Health behaviors are actions individuals take that affect their health. Most health behaviors can have both positive and negative consequences for the individual, generating trade-offs in choice. During the acute phases of the COVID-19 pandemic, social distancing and the more extreme self-isolation and shielding were the main actions through which people could (were required to) protect themselves and others from infection and its health-harming consequences. Distancing and isolation, however, are not without costs or risks for individuals’ wellbeing. Because the costs and benefits of alternative actions are ex ante uncertain, individual choices depend on decision makers’ expectations over choice consequences and on how they resolve the trade-offs between expected costs and benefits. Using rich data on subjective expectations collected during the first UK lockdown, we first document people’s perceived costs (risks) and benefits (returns) of alternative compliance behaviors along with their compliance plans. We then develop and estimate a simple model of compliance behavior with uncertain costs and benefits, which we use to quantify the utility trade-offs underlying compliance, decompose group differences in compliance into components attributable to variation in expectations vis-a-vis preferences, and compute the compensation required for people to be isolated.
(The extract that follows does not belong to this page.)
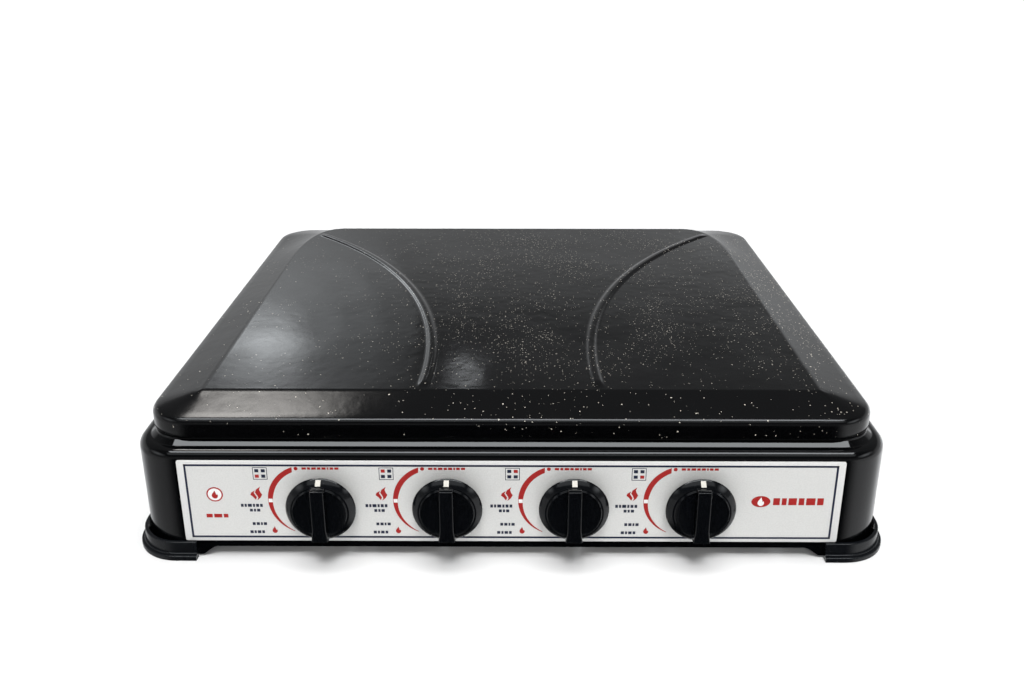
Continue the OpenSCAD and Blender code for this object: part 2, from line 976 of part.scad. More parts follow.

In a short follow-up, we implement a randomized sensitization intervention exploiting the timing of the “Cummings affair”. We show that respondents react differentially to the treatment’s negative prompt depending on their political affiliation, with labour supporters lowering their subjective probability of never leaving home (the government’s recommendation) and increasing that of discretionary compliance. We finally discuss other possible applications of our general framework.